7. L’ultimo motivo, con il quale si deduce l’omesso
esame di un fatto decisivo consistente nella mancata costituzione in mora della
società dopo la risoluzione del rapporto ai fini di una sua risoluzione per
mutuo consenso e, comunque, del risarcimento del danno da liquidare è
inammissibile in quanto non intercetta affatto la ratio decidendi della
sentenza con riguardo agli effetti della accertata esistenza di contratti a
termine ripetuti tra le parti in luogo della collaborazione autonoma.

7.1. La Corte territoriale ha infatti da un canto
escluso la possibilità di ricostituire il rapporto oramai definitivamente
cessato a seguito del collocamento in pensione della lavoratrice; dall’altro ha
ritenuto applicabile al caso concreto l’art. 32 della legge n. 183 del 2010 ed
ha liquidato un’indennità risarcitoria nella misura forfetaria di dodici
mensilità

7.2. Ne consegue che la censura avrebbe dovuto
contestare l’applicazione di tale disposizione ed insistere,argomentandone le
ragioni, per l’applicazione al caso concreto della disciplina civilistica.

7.3. Come è noto, infatti, l’indennità di cui
all’art. 32 citato è indifferente alla costituzione in mora da parte del
lavoratore e consegue automaticamente all’accertamento della nullità dei
termini apposti ai contratti a prescindere dalla prova concreta di un danno,
trattandosi di indennità forfetizzata e onnicomprensiva per i danni causati
dalla nullità del termine (cfr. Cass. 29/02/2012 n. 3056, 11/03/2019 n. 3962).
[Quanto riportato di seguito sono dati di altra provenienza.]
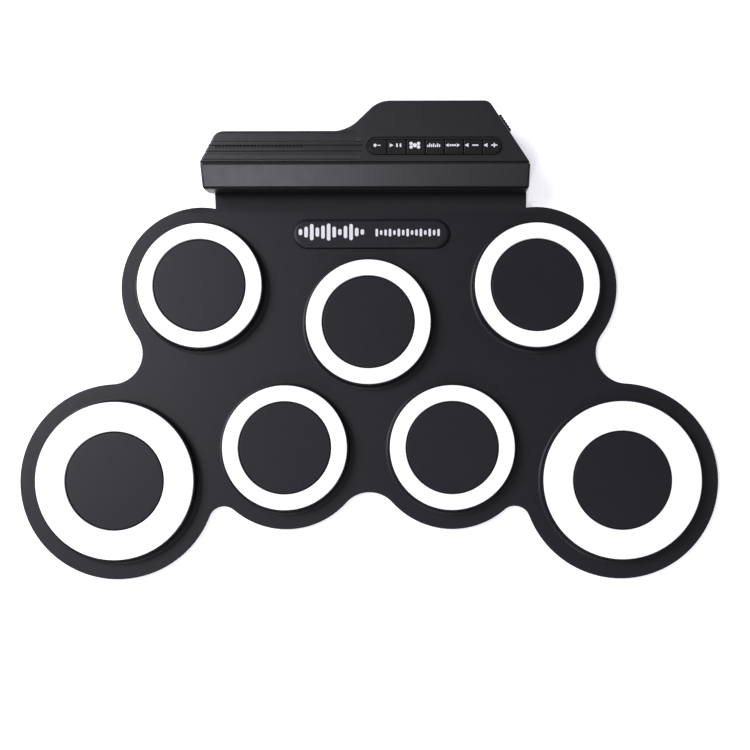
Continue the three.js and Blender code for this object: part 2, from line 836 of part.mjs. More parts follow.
function usbSocket() {
  const { x, halfWidth, front, height, reach, shell } = USB;
  const outer = box(x - halfWidth, x + halfWidth, front, reach, boardFace, boardFace + height);
  const inner = box(
    x - halfWidth + shell,
    x + halfWidth - shell,
    front + 1,
    reach + CUT,
    boardFace + shell,
    boardFace + height - shell,
  );
  const tongue = box(
    x - halfWidth + 1.6,
    x + halfWidth - 1.6,
    front + 0.5,
    reach - 1.5,
    boardFace + height / 2 - 0.3,
    boardFace + height / 2 + 0.3,
  );
  return outer.subtract(inner).add(tongue);
}

function speaker() {
  const { x0, x1, y, width, bottom, frameLow, frameHigh, coneDepth } = SPEAKER;
  const frame = slab(pill(x0, x1, y, width), frameLow, frameHigh, 8);
  const basket = slab(pill(x0 + 1, x1 - 1, y, width - 2), frameHigh - coneDepth - 2, frameHigh, 8);
  const magnet = slab(pill(x0 + 6, x1 - 6, y, width - 5), bottom, frameHigh - coneDepth - 1, 8);
  const cone = slab(pill(x0 + 2, x1 - 2, y, width - 4), frameHigh - coneDepth, frameHigh + CUT, 8);
  return join([frame, basket, magnet]).subtract(cone);
}

function flexConnector() {
  const half = FLEX_TAIL_HALF + 2;
  const shell = box(-half, half, 10.3, 15.8, 12.4, BOARD.low - LAYER_GAP);
  const mouth = FLEX_TAIL_HALF + FLEX_SLOT_SIDE;
  return shell.subtract(box(-mouth, mouth, 12.4, 13.4, 12, BOARD.low - 0.4));
}

function clampBar() {
  const bar = box(-CLAMP.half, CLAMP.half, CLAMP.y0, CLAMP.y1, CLAMP.low, CLAMP.high);
  const holes = PEGS.map((x) => post(x, PEG.y, PEG.radius + GAP, 0, CONSOLE_TOP, 12));
  return cut(bar, holes);
}

// ---------------------------------------------------------------- keys and switch

// One key, in a frame with its own middle at x = 0. The end keys follow the window's ends.
function key(i) {
  const x = FIRST_KEY_X + KEY_PITCH * i;
  const half = KEY_PITCH / 2 - KEY_SIDE_GAP / 2;
  const margin = (STRIP_WIDTH - WINDOW_WIDTH) / 2 + KEY_SIDE_GAP;
  const field = slab(
    pill(stripLeft + margin, stripRight - margin, STRIP_Y, WINDOW_WIDTH - 2 * KEY_SIDE_GAP),
    KEY_FLANGE_BOTTOM,
    KEY_TOP,
    8,
  );
  const cell = box(x - half, x + half, 0, DEEP, 0, CONSOLE_TOP);
  const flange = box(
    x - half + 1,
    x + half - 1,
    STRIP_Y - KEY_FLANGE_WIDTH / 2,
    STRIP_Y + KEY_FLANGE_WIDTH / 2,
    KEY_FLANGE_BOTTOM,
    KEY_FLANGE_TOP,
  );
  const plunger = box(
    x - KEY_PLUNGER_SIZE / 2,
    x + KEY_PLUNGER_SIZE / 2,
    STRIP_Y - KEY_PLUNGER_SIZE / 2,
    STRIP_Y + KEY_PLUNGER_SIZE / 2,
    KEY_PLUNGER_BOTTOM,
    KEY_FLANGE_TOP,
  );
  return join([field.intersect(cell), flange, plunger]).translate([-x, -STRIP_Y, 0]);
}

function switchKnob() {
  const grip = box(GAP, GRIP.out, -GRIP.half, GRIP.half, -GRIP.halfHeight, GRIP.halfHeight);
  const neck = box(
    SWITCH_NECK.in,
    GRIP.out - CUT,
    -SWITCH_NECK.half,
    SWITCH_NECK.half,
    -SWITCH_NECK.halfHeight,
    SWITCH_NECK.halfHeight,
  );
  const pitch = (2 * GRIP.half) / (GRIP.ridges + 1);
  const ridges = Array.from({ length: GRIP.ridges }, (_, i) => {
    const y = -GRIP.half + pitch * (i + 1);
    return box(
      GRIP.out - GRIP.ridge,
      GRIP.out + CUT,
      y - GRIP.ridge / 2,
      y + GRIP.ridge / 2,
      -DEEP,
      DEEP,
    );
  });
  return cut(grip.add(neck), ridges);
}

const switchBody = () =>
  box(
    SWITCH_BODY.back,
    SWITCH_BODY.front,
    SWITCH_BODY.y0,
    SWITCH_BODY.y1,
    -SWITCH_BODY.halfHeight,
    SWITCH_BODY.halfHeight,
  );

// ---------------------------------------------------------------- fixings

const caseScrew = () =>
  post(0, 0, SCREW.head, SCREW.headLow, SCREW.headHigh)
    .add(post(0, 0, SCREW.shaft, SCREW.headLow, SCREW.tip, 12))
    .subtract(box(-1.8, 1.8, -0.35, 0.35, 0, SCREW.headLow + 0.6))
    .subtract(box(-0.35, 0.35, -1.8, 1.8, 0, SCREW.headLow + 0.6));

const foot = () => post(0, 0, FOOT.radius, 0, FOOT.height, 20);

// ---------------------------------------------------------------- assembly

function mesh(name, body, material) {
  const made = new THREE.Mesh(geometryOf(body), material);
  made.name = name;
  return made;
}

function group(x, y, z, ...children) {
  const made = new THREE.Group();
  made.position.set(x, y, z);
  made.add(...children);
  return made;
}

const mat = group(
  0,
  0,
  0,
  mesh("mat_sheet", matSheet(), MATERIAL.silicone),
  mesh("mat_backing", matBacking(), MATERIAL.silicone),
  mesh("flex_circuit", flexCircuit(), MATERIAL.film),
  ...PADS.map(({ name, x, y, size }) =>
    group(
      x,
      y,
      0,
      mesh(`pad_body_${name}`, puck(size), MATERIAL.silicone),
      mesh(`pad_ring_${name}`, ring(size), MATERIAL.white),
      mesh(`pad_sensor_${name}`, sensor(size), MATERIAL.brass),
    ),
  ),
);

const cells = Array.from({ length: CELL.count }, (_, i) => {
  const cell = mesh(`battery_cell_${i + 1}`, batteryCell(), MATERIAL.wrap);
  cell.position.set(CELL.x, CELL.first + CELL.pitch * i, CELL.z);
  cell.rotation.y = (i % 2 ? -1 : 1) * (Math.PI / 2);
  return cell;
});

const keys = KEYS.map((name, i) =>
  group(
    FIRST_KEY_X + KEY_PITCH * i,
    STRIP_Y,
    0,
    mesh(`key_${name}`, key(i), MATERIAL.key),
  ),
);

const powerSwitch = group(
  switchPlace.x,
  switchPlace.y,
  SWITCH_Z,
  mesh("power_switch_knob", switchKnob(), MATERIAL.key),
  mesh("power_switch_body", switchBody(), MATERIAL.chip),
);
powerSwitch.rotation.z = slopeTurn;

const controlConsole = group(
  0,
  CONSOLE_FRONT,
  0,
  mesh("top_cover", topCover(), MATERIAL.plastic),
  mesh("front_fascia", frontFascia(), MATERIAL.plastic),
  mesh("base_shell", baseShell(), MATERIAL.plastic),
  mesh("battery_door", batteryDoor(), MATERIAL.plastic),
  ...cells,
  mesh("battery_contact_left", contactStrip(-1), MATERIAL.steel),
  mesh("battery_contact_right", contactStrip(1), MATERIAL.steel),
  mesh("main_board", mainBoard(), MATERIAL.board),
  mesh("speaker", speaker(), MATERIAL.chip),
  mesh("flex_connector", flexConnector(), MATERIAL.chip),
  mesh("key_board", plate(KEY_BOARD), MATERIAL.board),
  mesh("keypad_membrane", plate(MEMBRANE), MATERIAL.rubber),
  ...keys,
  powerSwitch,
  mesh("usb_socket", usbSocket(), MATERIAL.steel),
  ...SOCKETS.map(({ name, x }) => mesh(name, jack(x), MATERIAL.chip)),
  mesh("mat_clamp_bar", clampBar(), MATERIAL.plastic),
  ...FEET.map(([x, y], i) => group(x, y, 0, mesh(`foot_${i + 1}`, foot(), MATERIAL.rubber))),
  ...SCREWS.map(([x, y], i) =>
    group(x, y, 0, mesh(`case_screw_${i + 1}`, caseScrew(), MATERIAL.steel)),
  ),
);

const drumPad = group(0, 0, 0, mat, controlConsole);

export default drumPad;
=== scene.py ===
import math

import bmesh
import bpy
import numpy as np
from mathutils import Matrix, Vector
from mathutils.geometry import delaunay_2d_cdt


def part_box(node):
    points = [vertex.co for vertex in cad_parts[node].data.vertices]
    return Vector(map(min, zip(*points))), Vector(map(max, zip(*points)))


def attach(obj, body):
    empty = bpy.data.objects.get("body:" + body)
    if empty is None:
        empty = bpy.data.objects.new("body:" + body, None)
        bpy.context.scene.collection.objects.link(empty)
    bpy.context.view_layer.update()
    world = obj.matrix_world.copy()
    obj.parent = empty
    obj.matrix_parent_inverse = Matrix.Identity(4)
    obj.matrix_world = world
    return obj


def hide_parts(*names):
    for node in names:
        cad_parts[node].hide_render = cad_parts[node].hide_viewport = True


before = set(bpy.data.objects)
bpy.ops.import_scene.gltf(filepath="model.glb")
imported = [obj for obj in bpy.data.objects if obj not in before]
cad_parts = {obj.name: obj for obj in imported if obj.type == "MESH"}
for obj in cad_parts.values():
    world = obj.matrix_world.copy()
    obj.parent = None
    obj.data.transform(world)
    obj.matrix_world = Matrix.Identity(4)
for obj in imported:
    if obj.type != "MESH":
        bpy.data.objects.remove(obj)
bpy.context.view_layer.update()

MM = 0.001
ROOT = "mat_and_console"

# ------------------------------------------------------------------ dimensions, in millimetres

PAD_NAMES = (
    "rear_left",
    "rear_right",
    "centre",
    "middle_left",
    "middle_right",
    "front_left",
    "front_right",
)
KEY_NAMES = ("record", "play", "kit", "rhythm", "tempo", "volume_down", "volume_up")
JACK_NAMES = ("phones_jack", "kick_pedal_jack", "hihat_pedal_jack")

SMALL_LOBE = 52
LARGE_LOBE = 63
WAIST_FILLET = 20
NOTCH_FILLET = 10
NECK_LEFT = -99
NECK_RIGHT = 101.6
MAT_TOP = 3.0
SHEET_BOTTOM = 0.8
BACKING_TOP = 0.75
RAMP_START = 86
RAMP_END = 98.5
RAMP_RISE = 2.7
UNDER_RAMP_START = 91.5
MAT_EDGE = 0.6
TONGUE_END = 106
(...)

8. In conclusione il ricorso deve essere rigettato e
le spese, liquidate n dispositivo seguono la soccombenza. Ai sensi dell’art. 13
comma 1 quater del d.P.R. n. 115 del 2002 va dato atto della sussistenza dei
presupposti processuali per il versamento da parte della ricorrente
dell’ulteriore importo a titolo di contributo unificato pari a quello previsto
per il ricorso a norma dell’art.13 comma 1 bis del citato d.P.R., se dovuto.

 

P.Q.M.

 

rigetta il ricorso.

Condanna la ricorrente al pagamento delle spese del
giudizio di legittimità liquidate in € 5.250,00 per compensi professionali, €
200,00 per esborsi, 15% per spese forfetarie oltre agli accessori dovuti per
legge.

Ai sensi dell’art. 13 comma 1 quater del d.P.R. n.
115 del 2002 dà atto della sussistenza dei presupposti processuali per il
versamento da parte della ricorrente dell’ulteriore importo a titolo di
contributo unificato pari a quello previsto per il ricorso a norma dell’art.13
comma 1 bis del citato d.P.R., se dovuto.